Monday, October 31, 2011

All Saints Day

In November 1887, the founder of the Paullist Fathers, Servant of God Isaac Hecker, wrote in the Paulist magazine, The Catholic World: “When, in 1843, I first read in the Catechism of the Council of Trent the doctrine of the communion of saints, it went right home.” The doctrine of the communion of saints had a decisive impact upon young Isaac Hecker’s spiritual search, leading him into the Catholic Church a year later.

The communion of saints unites past and present, permeates the Church’s worship, and punctuates the Church’s calendar with so many feasts and memorials of saints, culminating today in this great annual celebration in honor of all the saints. All Saints Day celebrates in particular that part of the communion of saints known as the “Church Triumphant” – not just the thousands of saints officially recognized as such by the Church, but all the holy men and women, known and unknown, who have attained the goal for which we all aim. Living now for ever with God and praising him for ever in heaven, the saints – that great multitude from every nation, race, people, and tongue of whom we heard in today’s 1st reading [Revelation 7:2-4, 9-14] – helps us by interceding on our behalf, uniting their prayers with ours.

The regular reference to and invocation of the angels and the saints, not just today but in every Mass everyday, signifies our union, as the still struggling Church on earth, with the triumphant Church in heaven, and reminds us that the Church’s mission in this world is to mirror that heavenly community of angels and saints – and so transform the world according to the hope that is Jesus Christ’s great gift to his Church and the Church’s gift to the world.

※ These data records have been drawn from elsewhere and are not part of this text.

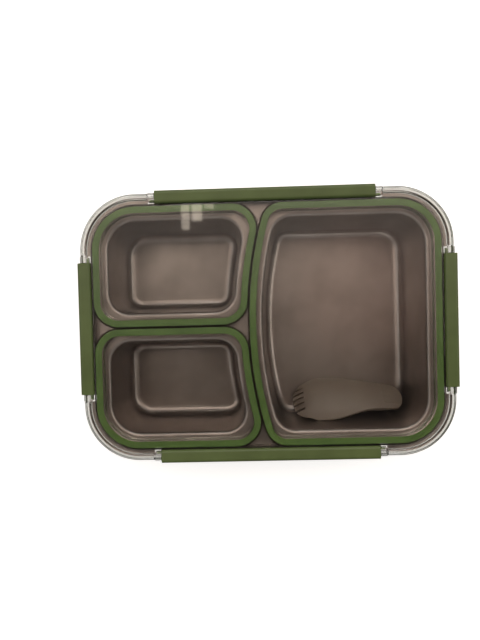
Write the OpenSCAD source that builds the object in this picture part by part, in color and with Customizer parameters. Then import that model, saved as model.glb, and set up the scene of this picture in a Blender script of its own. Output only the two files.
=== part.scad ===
// Three-compartment bento lunch box, closed: an outer case, a pressed steel tray with
// three wells, a clear lid with three seals, four snap clips hinged on the lid, and a
// folding spork that leans in the large well. Millimetres; X runs left to right, Y from
// front to back, Z up; the origin is the centre of the base, on the table.
// An inset is a distance inwards from the outline of the lid.

/* [Overall] */
// Length of the lid, left to right
lid_l = 241; // [232:1:256]
// Width of the lid, front to back
lid_w = 173.5; // [166:0.5:186]
// Height of the closed box over the clear panel
box_h = 60; // [54:1:72]
// Corner radius of the lid's outline
lid_r = 36; // [34:0.5:40]

/* [Case] */
// Wall of the case
case_wall = 2.2; // [1.6:0.1:2.8]
// Thickness of the case floor
case_floor = 2; // [1.6:0.1:3]
// Height of the foot ring under the case
foot_h = 1.2; // [0.8:0.1:2]
// Width of the foot ring
foot_w = 3; // [2:0.5:5]
// Draft of the case wall, in degrees
case_draft = 2.5; // [1:0.5:4]
// Rounding between the case wall and the base
case_base_r = 9; // [7:0.5:11]
// How far the catch ledge stands out from the rim of the case
ledge_out = 2.1; // [1.8:0.1:2.4]
// Thickness of the catch ledge at its edge
ledge_t = 2.2; // [1.6:0.1:3]

/* [Tray] */
// Thickness of the steel sheet
sheet_t = 0.6; // [0.5:0.1:0.8]
// Height of the turned-down lip of the tray
lip_h = 4; // [3:0.5:4.5]
// Steel land between a seal and the mouth of its well
land_w = 2; // [1.5:0.1:3]
// Rounding at the mouth of a well
mouth_r = 2.5; // [1.5:0.1:3]
// Draft of the well walls, in degrees
well_draft = 4.5; // [3:0.5:5]
// Rounding between a well's wall and its floor
well_floor_r = 6.5; // [5:0.5:7]
// Corner radius of a well's mouth next to another well
well_inner_r = 16; // [15:0.5:18]
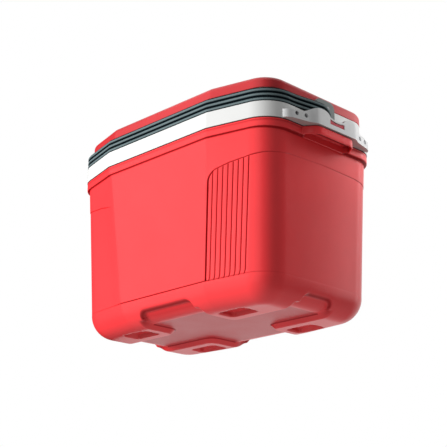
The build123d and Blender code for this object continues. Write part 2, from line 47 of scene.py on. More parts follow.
# Sizes, most of them the part's own: the ribs, the grips' straight length and the plug's gap differ.
# A plan is half length, half width, half of the front flat, the facet's drop and the corner's radius.
RIM_PLAN = (240.0, 160.9, 122.2, 29.9, 55.0)
COLLAR_PLAN = (239.4, 160.3, 122.2, 29.9, 54.5)
BODY_TOP_PLAN = (232.8, 157.4, 118.5, 28.0, 51.0)
BODY_FOOT_PLAN = (220.0, 139.3, 96.6, 12.6, 48.0)
BODY_TOP_Z = 274.7
COLLAR_TOP_Z = 289.4
RIM_TOP_Z = 317.3
LID_SEAM_Z = 345.5
LID_TOP_Z = 366.0
BOTTOM_RADIUS = 40.0
KINK_SOFT = 20.0

RECESS_DEPTH = 8.0
RECESS_HALF_X = 63.0
RECESS_HALF_Y = 36.5
RECESS_FLARE = 10.5
FOOT_CORNER = 22.0
NOTCH_TOP_Z = 22.0
NOTCH_ROUND = 15.0
NOTCH_BLEND = 7.0
CORE_BOTTOM_Z = 30.0
NOTCH_INSET = 8.0
POCKET_CENTRE = (115.5, 81.0)
POCKET_HALF = (29.5, 19.0)
POCKET_DEPTH = 8.0
POCKET_ROUND = 10.0

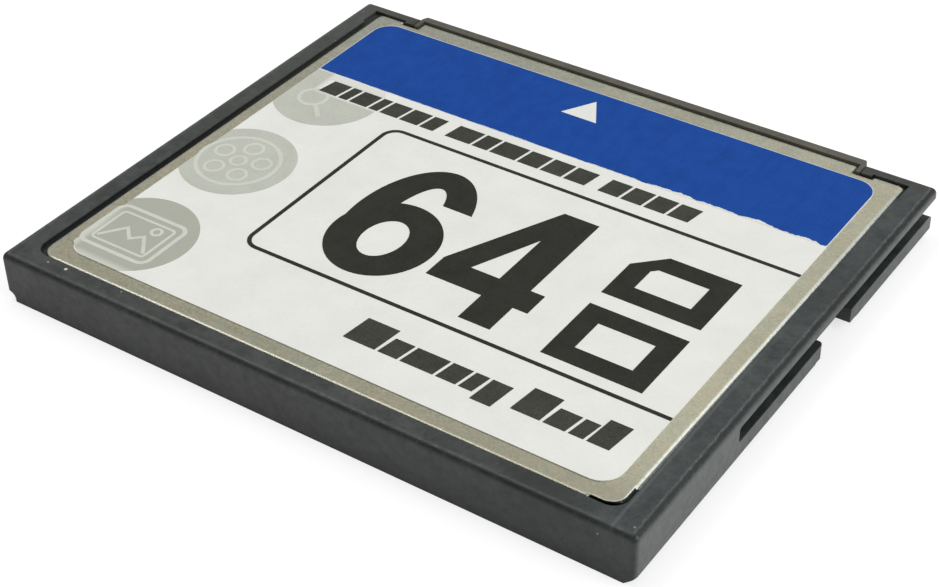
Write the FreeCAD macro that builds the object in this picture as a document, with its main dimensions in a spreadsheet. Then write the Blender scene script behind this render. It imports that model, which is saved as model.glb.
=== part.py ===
import FreeCAD, Part
import math
import os

import Sketcher

# Memory card with a fifty-way socket, as a parametric model in millimetres.
# The card lies on its foot: X runs across it, Y towards the socket and Z up, label on top.
# The origin is the centre of the bounding box, at the height of the surface under the card.

doc = FreeCAD.newDocument("memory_card")
size = doc.addObject("Spreadsheet::Sheet", "Size")
at = doc.addObject("App::VarSet", "At")


# Driving dimensions

DRIVING = [
    # outer form
    ("card_width", 42.8),
    ("card_length", 36.4),
    ("card_thickness", 3.3),
    ("corner_radius", 0.3),
    ("rim_edge_radius", 0.4),
    ("foot_inset", 0.65),
    ("foot_height", 0.63),
    ("foot_cove_radius", 0.45),
    ("foot_slope_height", 0.58),
    ("front_setback", 0.38),
    ("cut_margin", 1.0),
    # guide grooves and key notches, measured back from the front of the nose
    ("groove_length", 25.78),
    ("groove_depth", 1.2),
    ("narrow_groove_floor", 1.6),
    ("groove_height", 1.01),
    ("wide_groove_floor", 0.99),
    ("wide_groove_height", 1.45),
    ("groove_end_radius", 0.2),
    ("rail_setback", 0.5),
    ("rail_end_radius", 0.4),
    ("notch_start", 12.15),
    ("notch_length", 3.6),
    ("notch_corner_radius", 0.3),
    ("foot_relief", 0.8),
    # rims, ledges and the shelf under the board
    ("side_rim", 1.68),
    ("rear_rim", 1.3),
    ("corner_rim", 0.87),
    ("seat_play", 0.25),
    ("pocket_corner_radius", 1.0),
    ("relief_depth", 0.15),
    ("relief_length", 1.6),
    ("bump_width", 0.72),
    ("bump_depth", 0.25),
    ("side_ledge", 1.15),
    ("rear_ledge", 0.63),
    ("board_shelf", 0.9),
    ("corner_block_depth", 1.8),
    ("rib_radius", 0.6),
    ("rib_spacing", 18.0),
    # sheet covers
    ("cover_recess", 0.1),
    ("sheet_thickness", 0.15),
    ("cover_gap", 0.08),
    ("cover_corner_radius", 1.0),
    ("cover_front_radius", 0.4),
    ("cover_relief", 0.13),
    ("cover_relief_length", 1.9),
    ("cover_edge_bevel", 0.1),
    ("tab_width", 3.0),
    ("tab_length", 0.85),
    ("tab_spacing", 10.5),
    ("tab_gap", 0.06),
    # socket housing
    ("nose_inset", 4.9),
    ("nose_slant", 0.22),
    ("nose_gap", 0.07),
    ("lip_depth", 0.67),
    ("lip_gap", 0.11),
    ("lip_return_width", 0.3),
    ("lip_return_length", 0.85),
    ("lip_edge_radius", 0.12),
    ("tongue_gap", 0.1),
    ("ear_width", 0.62),
    ("housing_depth", 5.3),
    ("contact_pitch", 1.27),
    ("row_pitch", 1.27),
    ("row_margin", 1.2),
    ("entry_width", 0.62),
    ("entry_depth", 0.8),
    ("lead_in", 0.15),
    ("cavity_width", 0.72),
    # forked contacts
    ("contact_width", 0.3),
    ("contact_thickness", 0.12),
    ("prong_gap", 0.05),
    ("base_length", 0.8),
    ("base_inset", 0.15),
    ("tip_inset", 0.25),
    ("tail_overlap", 1.4),
    # circuit board
    ("board_thickness", 0.5),
    ("board_gap", 0.2),
    ("rib_gap", 0.15),
    # chips
    ("chip_standoff", 0.05),
    ("chip_clearance", 0.1),
    ("mould_draft", 6.0),
    ("mark_radius", 0.4),
    ("mark_depth", 0.05),
    ("flash_length", 18.4),
    ("flash_width", 12.0),
    ("flash_lead_pitch", 0.5),
    ("flash_leads_per_end", 24),
    ("controller_width", 10.0),
    ("controller_lead_pitch", 0.8),
    ("controller_leads_per_side", 11),
    ("lead_reach", 0.8),
    ("lead_foot", 0.45),
    ("lead_shoulder", 0.15),
    ("lead_thickness", 0.12),
    ("lead_width", 0.2),
    # small parts on the board
    ("crystal_length", 3.2),
    ("crystal_width", 2.5),
    ("crystal_base_height", 0.3),
    ("crystal_lid_height", 0.4),
    ("crystal_lid_inset", 0.2),
    ("regulator_length", 2.9),
    ("regulator_width", 1.6),
    ("regulator_height", 0.9),
    ("regulator_pin_pitch", 0.95),
    ("regulator_pin_width", 0.4),
    ("regulator_pin_reach", 0.6),
    ("bulk_length", 3.2),
    ("bulk_width", 1.6),
    ("bulk_height", 0.9),
    ("bulk_wrap", 0.35),
    ("small_part_length", 1.6),
    ("small_part_width", 0.8),
    ("capacitor_height", 0.8),
    ("resistor_height", 0.45),
    ("end_cap_length", 0.3),
    ("resistor_gap", 0.9),
    # label
    ("label_left_margin", 0.95),
    ("label_right_margin", 1.2),
    ("label_rear_margin", 1.12),
    ("label_front_margin", 0.58),
    ("label_thickness", 0.06),
    ("label_corner_radius", 1.35),
    ("print_thickness", 0.015),
    ("black_thickness", 0.022),
    # artwork of the print, with places counted from its left and rear edges
    ("band_depth", 7.44),
    ("arrow_width", 2.66),
    ("arrow_length", 2.27),
    ("arrow_centre", 17.7),
    ("arrow_inset", 1.0),
    ("disc_radius", 3.7),
    ("disc_centre", 2.66),
    ("disc_pitch", 9.3),
    ("last_disc", 3.4),
    ("disc_gap", 0.08),
    ("line_width", 0.27),
    ("line_corner_radius", 1.1),
    ("box_left", 8.3),
    ("box_bottom", 6.0),
    ("box_length", 15.1),
    ("title_left", 1.7),
    ("title_bottom", 22.1),
    ("title_height", 1.5),
    ("title_gap", 0.76),
    ("title_first_word", 9.1),
    ("title_second_word", 10.3),
    ("title_third_word", 6.2),
    ("word_gap", 0.95),
    ("mark_gap", 0.2),
    ("mark_lean", 0.25),
    ("foot_words_right", 1.5),
    ("foot_words_bottom", 2.3),
    ("foot_words_height", 2.1),
    ("foot_words_low_height", 1.45),
    ("foot_words_drop", 0.5),
    ("foot_first_word", 10.0),
    ("foot_second_word", 6.0),
    ("numeral_left", 11.66),
    ("numeral_bottom", 7.2),
    ("numeral_width", 6.9),
    ("numeral_height", 11.7),
    ("numeral_stroke", 2.1),
    ("thin_stroke", 1.85),
    ("numeral_gap", 0.6),
    ("six_bowl_height", 7.5),
    ("six_hook_height", 3.3),
    ("four_bar_bottom", 2.34),
    ("four_stem_inset", 0.97),
    ("four_counter_height", 8.66),
    ("four_shoulder", 0.3),
    ("sign_left_gap", 2.4),
    ("sign_width", 6.34),
    ("sign_right_margin", 2.35),
    ("sign_bottom", 7.1),
    ("sign_lower_length", 5.2),
    ("sign_upper_length", 4.9),
    ("sign_gap", 1.2),
    ("sign_stroke", 1.35),
    ("sign_corner", 1.7),
]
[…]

Deliberately celebrated on the day after Halloween, All Saints Day celebrates the hope that replaces fear, exemplified in the lives of the saints and experienced by us in our continued relationship with them – a communion which challenges that great opponent of human hope, death, by connecting us not only with the saints already in heaven but with all who have gone before us with the sign of faith.

Homily for All Saints Day, Immaculate Conception Church, Knoxville, TN, October 31-November 1, 2011.